## Input records
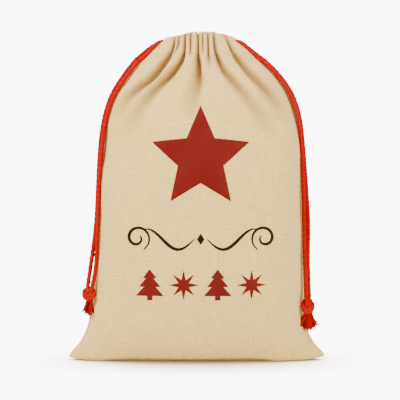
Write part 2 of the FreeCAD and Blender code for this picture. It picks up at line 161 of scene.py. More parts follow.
# Grooves between the front's pleats, each from the crown down: height, x, depth, and
# how far its slope reaches to the left and to the right. Then the form of the two
# slopes below the casing: soft, or ending in a crisp ridge.
FRONT_GROOVES = [
    ([(0.632, -0.040, 0.007, 0.006, 0.004), (0.613, -0.042, 0.011, 0.008, 0.005),
      (0.598, -0.044, 0.014, 0.010, 0.006), (0.585, -0.049, 0.017, 0.013, 0.007),
      (0.562, -0.065, 0.022, 0.018, 0.010), (0.540, -0.085, 0.019, 0.022, 0.014),
      (0.522, -0.109, 0.013, 0.026, 0.020), (0.498, -0.132, 0.007, 0.030, 0.026),
      (0.462, -0.152, 0.0, 0.032, 0.030)], "soft", "soft"),
    ([(0.632, -0.033, 0.006, 0.004, 0.005), (0.612, -0.034, 0.010, 0.005, 0.006),
      (0.603, -0.035, 0.010, 0.005, 0.006), (0.590, -0.040, 0.005, 0.005, 0.006),
      (0.578, -0.044, 0.0, 0.005, 0.006)], "soft", "soft"),
    ([(0.632, -0.022, 0.007, 0.006, 0.005), (0.612, -0.0215, 0.012, 0.007, 0.005),
      (0.596, -0.0215, 0.016, 0.009, 0.005), (0.574, -0.027, 0.021, 0.012, 0.006),
      (0.558, -0.038, 0.021, 0.017, 0.009), (0.538, -0.056, 0.017, 0.022, 0.013),
      (0.520, -0.073, 0.012, 0.026, 0.018), (0.499, -0.091, 0.008, 0.030, 0.024),
      (0.468, -0.112, 0.004, 0.034, 0.030), (0.420, -0.136, 0.0, 0.036, 0.034)], "soft", "ridge"),
    ([(0.632, -0.011, 0.006, 0.005, 0.006), (0.612, -0.0115, 0.010, 0.005, 0.007),
      (0.592, -0.0115, 0.009, 0.005, 0.006), (0.576, -0.011, 0.0, 0.006, 0.006)], "soft", "soft"),
    ([(0.632, 0.003, 0.008, 0.007, 0.0045), (0.607, 0.0038, 0.013, 0.008, 0.0045),
      (0.582, 0.0045, 0.018, 0.011, 0.004), (0.560, 0.0075, 0.022, 0.018, 0.0045),
      (0.540, 0.0082, 0.018, 0.026, 0.007), (0.520, 0.0050, 0.010, 0.032, 0.012),
      (0.490, -0.0040, 0.004, 0.038, 0.020), (0.455, -0.0150, 0.0, 0.040, 0.026)],
     "soft", "ridge"),
    ([(0.632, 0.012, 0.005, 0.0040, 0.0045), (0.610, 0.012, 0.009, 0.0045, 0.005),
      (0.594, 0.012, 0.007, 0.0045, 0.005), (0.580, 0.012, 0.0, 0.005, 0.005)], "soft", "soft"),
    ([(0.632, 0.0215, 0.006, 0.005, 0.005), (0.605, 0.0225, 0.012, 0.0055, 0.005),
      (0.590, 0.023, 0.013, 0.006, 0.005), (0.575, 0.024, 0.008, 0.008, 0.007),
      (0.552, 0.027, 0.0, 0.010, 0.009)], "soft", "soft"),
    ([(0.632, 0.0325, 0.006, 0.006, 0.007), (0.611, 0.0335, 0.011, 0.006, 0.008),
      (0.592, 0.036, 0.015, 0.008, 0.008), (0.571, 0.044, 0.017, 0.012, 0.009),
      (0.553, 0.053, 0.016, 0.016, 0.012), (0.531, 0.0695, 0.012, 0.021, 0.018),
      (0.500, 0.094, 0.007, 0.026, 0.024), (0.462, 0.122, 0.003, 0.030, 0.030),
      (0.420, 0.146, 0.0, 0.032, 0.034)], "soft", "soft"),
    ([(0.632, 0.050, 0.006, 0.007, 0.006), (0.611, 0.059, 0.010, 0.007, 0.010),
      (0.592, 0.067, 0.013, 0.007, 0.013), (0.569, 0.082, 0.018, 0.008, 0.017),
      (0.542, 0.107, 0.016, 0.014, 0.021), (0.517, 0.130, 0.011, 0.020, 0.026),
      (0.490, 0.150, 0.005, 0.026, 0.028), (0.455, 0.164, 0.0, 0.028, 0.028)],
     "ridge", "soft"),
]
# The dog-ear's diagonal fold: height, x and rise along it, and its two reaches.
FRONT_CREASES = [
    ([(0.048, 0.228, 0.0), (0.034, 0.206, -0.0045), (0.020, 0.184, -0.0045),
      (0.006, 0.158, 0.0)], 0.012, 0.018),
]
BACK_CREASES = [
    ([(0.044, -0.224, 0.0), (0.032, -0.204, -0.004), (0.018, -0.184, -0.004),
      (0.006, -0.162, 0.0)], 0.016, 0.012),
]


def back_grooves():
    """Pleats of the back, which fans out from the crown much as the front does."""
    rng = np.random.default_rng(17)
    grooves = []
    for i, crown in enumerate(np.linspace(-0.043, 0.053, 10)):
        x = crown + rng.uniform(-0.0015, 0.0015)
        spread = (x - 0.006) * 1.9 + rng.uniform(-0.006, 0.006)
        long = i % 3 != 1
        line = [(0.632, x, 0.007, 0.005, 0.005), (0.610, x, 0.012, 0.006, 0.006)]
        if long:
            foot = rng.uniform(0.475, 0.505)
            deep = rng.uniform(0.015, 0.020)
            line += [(0.590, x + spread * 0.08, 0.014, 0.008, 0.006),
                     (0.566, x + spread * 0.35, deep, 0.012, 0.010),
                     (0.536, x + spread * 0.75, deep * 0.7, 0.018, 0.014),
                     (foot, x + spread * 1.25, 0.0, 0.024, 0.018)]
        else:
            line += [(0.592, x, 0.010, 0.0055, 0.0055),
                     (0.573, x + spread * 0.15, 0.0, 0.006, 0.006)]
        grooves.append((line, "soft", "ridge" if i % 2 else "soft"))
    return grooves


# ---- small tools ----------------------------------------------------------------
def smooth(t):
    t = np.clip(t, 0.0, 1.0)
    return t * t * (3 - 2 * t)


def hermite(xs, ys, slopes, at):
    """A smooth curve through given points, with a given slope at each."""
    span = np.clip(np.searchsorted(xs, at, side="right") - 1, 0, len(xs) - 2)
    width = xs[span + 1] - xs[span]
    t = np.clip((at - xs[span]) / width, 0.0, 1.0)
    return ((2 * t ** 3 - 3 * t ** 2 + 1) * ys[span]
            + (t ** 3 - 2 * t ** 2 + t) * width * slopes[span]
            + (-2 * t ** 3 + 3 * t ** 2) * ys[span + 1]
            + (t ** 3 - t ** 2) * width * slopes[span + 1])


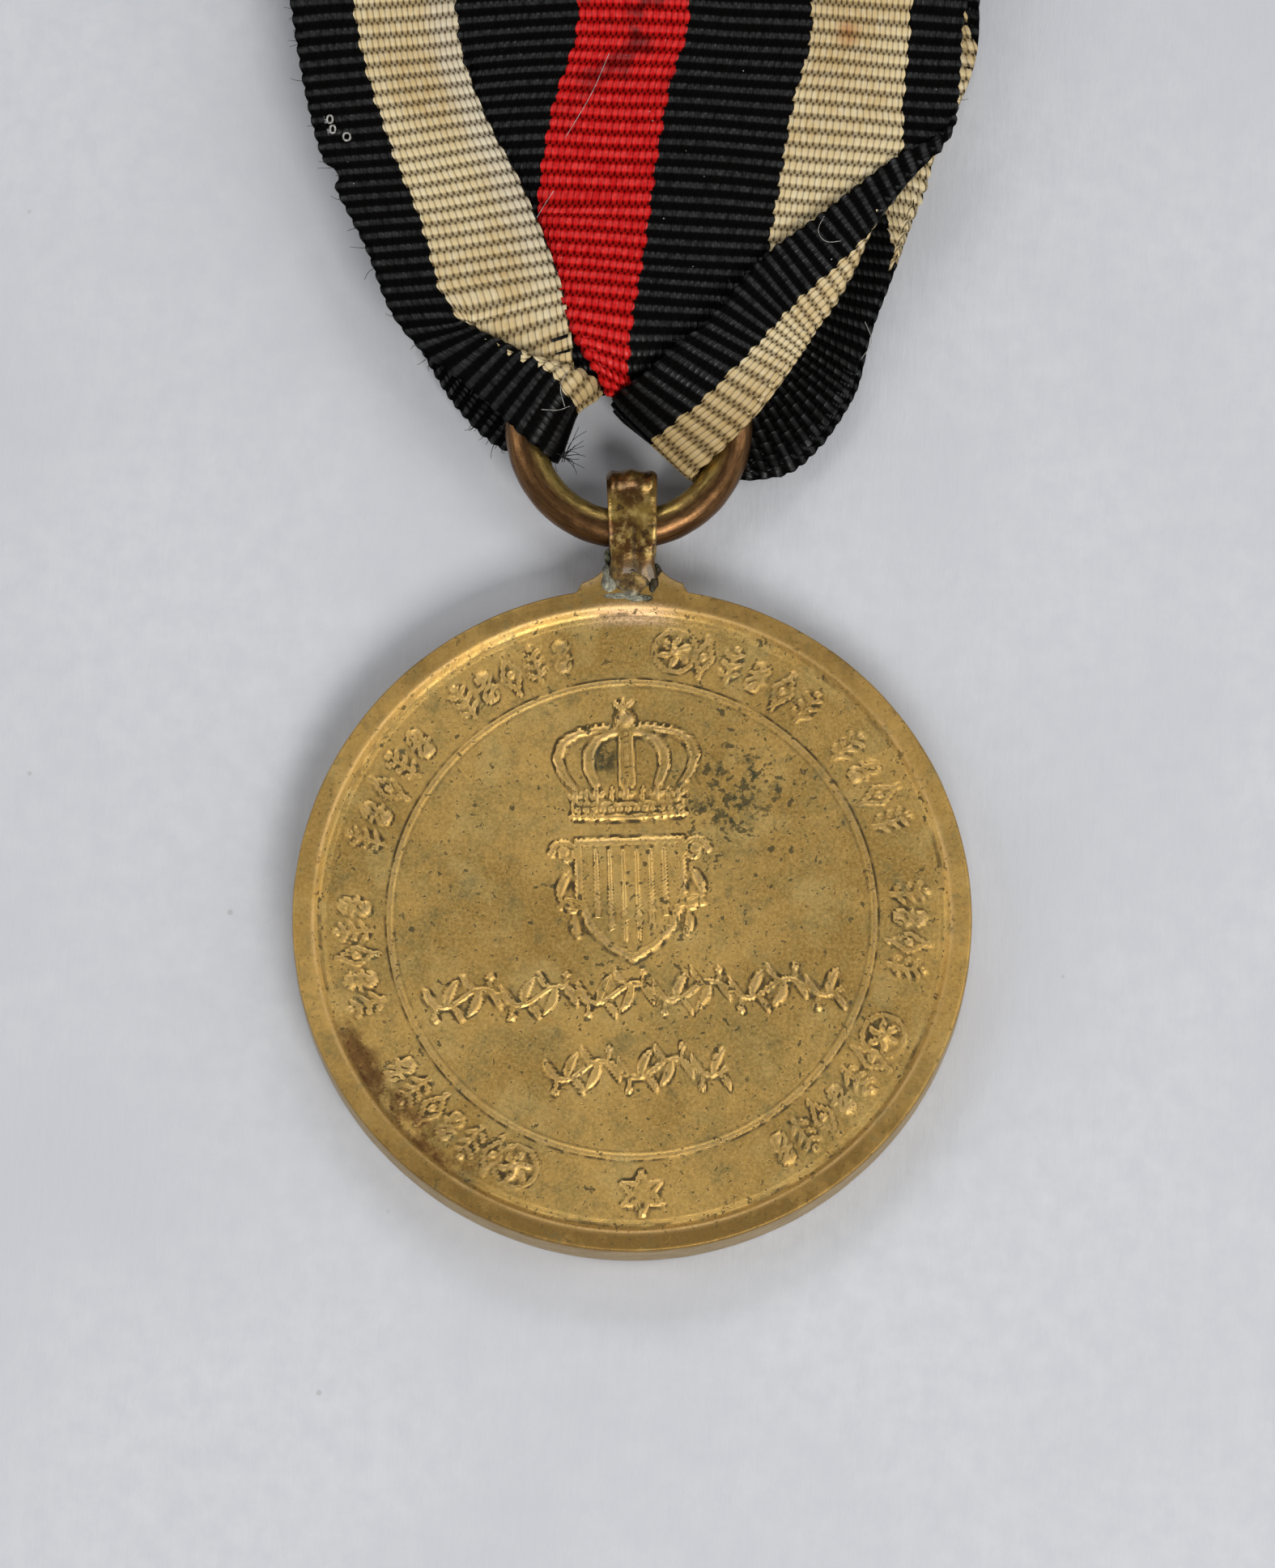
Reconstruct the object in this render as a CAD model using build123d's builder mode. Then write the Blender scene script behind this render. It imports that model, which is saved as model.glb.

## Exercise details
Write out every entry again exactly, please, with nothing missing.

## Answer to the task
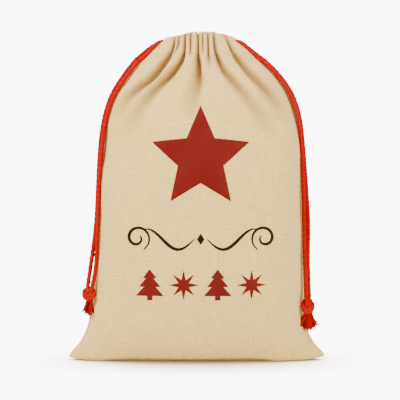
Write part 2 of the FreeCAD and Blender code for this picture. It picks up at line 161 of scene.py. More parts follow.
# Grooves between the front's pleats, each from the crown down: height, x, depth, and
# how far its slope reaches to the left and to the right. Then the form of the two
# slopes below the casing: soft, or ending in a crisp ridge.
FRONT_GROOVES = [
    ([(0.632, -0.040, 0.007, 0.006, 0.004), (0.613, -0.042, 0.011, 0.008, 0.005),
      (0.598, -0.044, 0.014, 0.010, 0.006), (0.585, -0.049, 0.017, 0.013, 0.007),
      (0.562, -0.065, 0.022, 0.018, 0.010), (0.540, -0.085, 0.019, 0.022, 0.014),
      (0.522, -0.109, 0.013, 0.026, 0.020), (0.498, -0.132, 0.007, 0.030, 0.026),
      (0.462, -0.152, 0.0, 0.032, 0.030)], "soft", "soft"),
    ([(0.632, -0.033, 0.006, 0.004, 0.005), (0.612, -0.034, 0.010, 0.005, 0.006),
      (0.603, -0.035, 0.010, 0.005, 0.006), (0.590, -0.040, 0.005, 0.005, 0.006),
      (0.578, -0.044, 0.0, 0.005, 0.006)], "soft", "soft"),
    ([(0.632, -0.022, 0.007, 0.006, 0.005), (0.612, -0.0215, 0.012, 0.007, 0.005),
      (0.596, -0.0215, 0.016, 0.009, 0.005), (0.574, -0.027, 0.021, 0.012, 0.006),
      (0.558, -0.038, 0.021, 0.017, 0.009), (0.538, -0.056, 0.017, 0.022, 0.013),
      (0.520, -0.073, 0.012, 0.026, 0.018), (0.499, -0.091, 0.008, 0.030, 0.024),
      (0.468, -0.112, 0.004, 0.034, 0.030), (0.420, -0.136, 0.0, 0.036, 0.034)], "soft", "ridge"),
    ([(0.632, -0.011, 0.006, 0.005, 0.006), (0.612, -0.0115, 0.010, 0.005, 0.007),
      (0.592, -0.0115, 0.009, 0.005, 0.006), (0.576, -0.011, 0.0, 0.006, 0.006)], "soft", "soft"),
    ([(0.632, 0.003, 0.008, 0.007, 0.0045), (0.607, 0.0038, 0.013, 0.008, 0.0045),
      (0.582, 0.0045, 0.018, 0.011, 0.004), (0.560, 0.0075, 0.022, 0.018, 0.0045),
      (0.540, 0.0082, 0.018, 0.026, 0.007), (0.520, 0.0050, 0.010, 0.032, 0.012),
      (0.490, -0.0040, 0.004, 0.038, 0.020), (0.455, -0.0150, 0.0, 0.040, 0.026)],
     "soft", "ridge"),
    ([(0.632, 0.012, 0.005, 0.0040, 0.0045), (0.610, 0.012, 0.009, 0.0045, 0.005),
      (0.594, 0.012, 0.007, 0.0045, 0.005), (0.580, 0.012, 0.0, 0.005, 0.005)], "soft", "soft"),
    ([(0.632, 0.0215, 0.006, 0.005, 0.005), (0.605, 0.0225, 0.012, 0.0055, 0.005),
      (0.590, 0.023, 0.013, 0.006, 0.005), (0.575, 0.024, 0.008, 0.008, 0.007),
      (0.552, 0.027, 0.0, 0.010, 0.009)], "soft", "soft"),
    ([(0.632, 0.0325, 0.006, 0.006, 0.007), (0.611, 0.0335, 0.011, 0.006, 0.008),
      (0.592, 0.036, 0.015, 0.008, 0.008), (0.571, 0.044, 0.017, 0.012, 0.009),
      (0.553, 0.053, 0.016, 0.016, 0.012), (0.531, 0.0695, 0.012, 0.021, 0.018),
      (0.500, 0.094, 0.007, 0.026, 0.024), (0.462, 0.122, 0.003, 0.030, 0.030),
      (0.420, 0.146, 0.0, 0.032, 0.034)], "soft", "soft"),
    ([(0.632, 0.050, 0.006, 0.007, 0.006), (0.611, 0.059, 0.010, 0.007, 0.010),
      (0.592, 0.067, 0.013, 0.007, 0.013), (0.569, 0.082, 0.018, 0.008, 0.017),
      (0.542, 0.107, 0.016, 0.014, 0.021), (0.517, 0.130, 0.011, 0.020, 0.026),
      (0.490, 0.150, 0.005, 0.026, 0.028), (0.455, 0.164, 0.0, 0.028, 0.028)],
     "ridge", "soft"),
]
# The dog-ear's diagonal fold: height, x and rise along it, and its two reaches.
FRONT_CREASES = [
    ([(0.048, 0.228, 0.0), (0.034, 0.206, -0.0045), (0.020, 0.184, -0.0045),
      (0.006, 0.158, 0.0)], 0.012, 0.018),
]
BACK_CREASES = [
    ([(0.044, -0.224, 0.0), (0.032, -0.204, -0.004), (0.018, -0.184, -0.004),
      (0.006, -0.162, 0.0)], 0.016, 0.012),
]


def back_grooves():
    """Pleats of the back, which fans out from the crown much as the front does."""
    rng = np.random.default_rng(17)
    grooves = []
    for i, crown in enumerate(np.linspace(-0.043, 0.053, 10)):
        x = crown + rng.uniform(-0.0015, 0.0015)
        spread = (x - 0.006) * 1.9 + rng.uniform(-0.006, 0.006)
        long = i % 3 != 1
        line = [(0.632, x, 0.007, 0.005, 0.005), (0.610, x, 0.012, 0.006, 0.006)]
        if long:
            foot = rng.uniform(0.475, 0.505)
            deep = rng.uniform(0.015, 0.020)
            line += [(0.590, x + spread * 0.08, 0.014, 0.008, 0.006),
                     (0.566, x + spread * 0.35, deep, 0.012, 0.010),
                     (0.536, x + spread * 0.75, deep * 0.7, 0.018, 0.014),
                     (foot, x + spread * 1.25, 0.0, 0.024, 0.018)]
        else:
            line += [(0.592, x, 0.010, 0.0055, 0.0055),
                     (0.573, x + spread * 0.15, 0.0, 0.006, 0.006)]
        grooves.append((line, "soft", "ridge" if i % 2 else "soft"))
    return grooves


# ---- small tools ----------------------------------------------------------------
def smooth(t):
    t = np.clip(t, 0.0, 1.0)
    return t * t * (3 - 2 * t)


def hermite(xs, ys, slopes, at):
    """A smooth curve through given points, with a given slope at each."""
    span = np.clip(np.searchsorted(xs, at, side="right") - 1, 0, len(xs) - 2)
    width = xs[span + 1] - xs[span]
    t = np.clip((at - xs[span]) / width, 0.0, 1.0)
    return ((2 * t ** 3 - 3 * t ** 2 + 1) * ys[span]
            + (t ** 3 - 2 * t ** 2 + t) * width * slopes[span]
            + (-2 * t ** 3 + 3 * t ** 2) * ys[span + 1]
            + (t ** 3 - t ** 2) * width * slopes[span + 1])


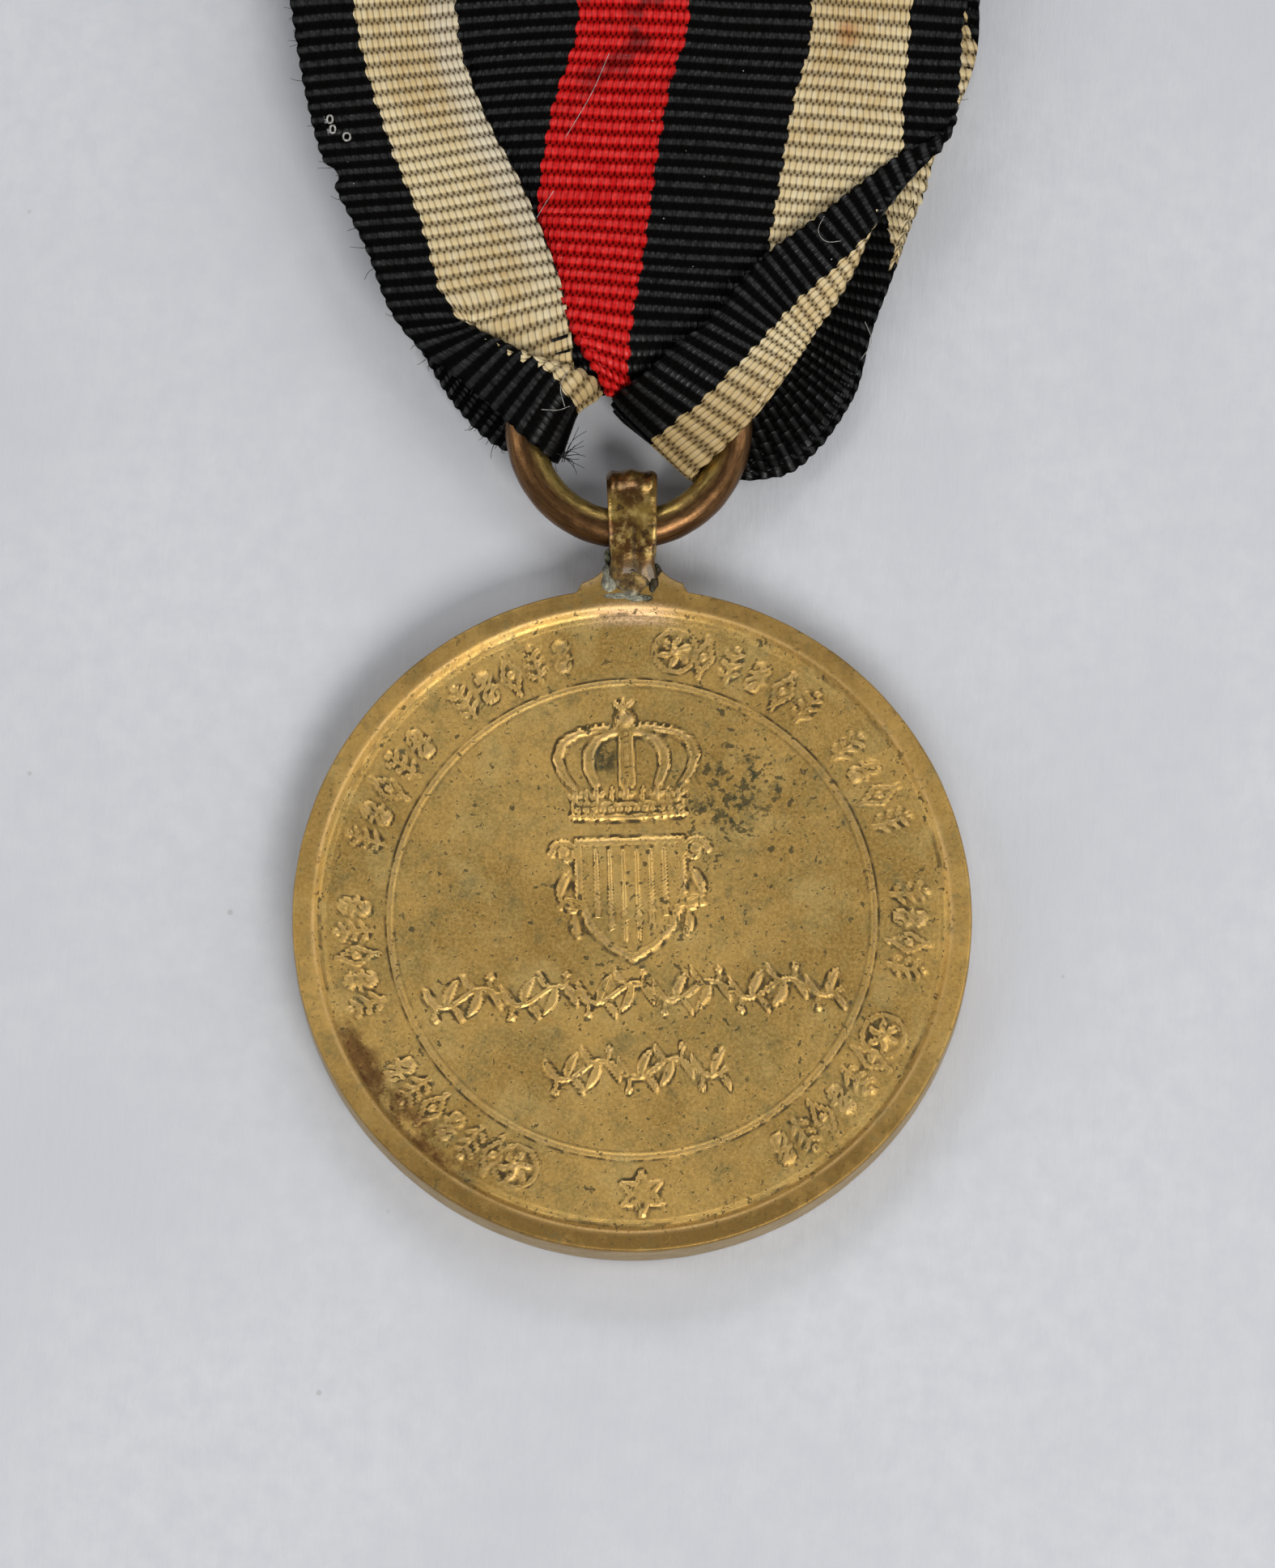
Reconstruct the object in this render as a CAD model using build123d's builder mode. Then write the Blender scene script behind this render. It imports that model, which is saved as model.glb.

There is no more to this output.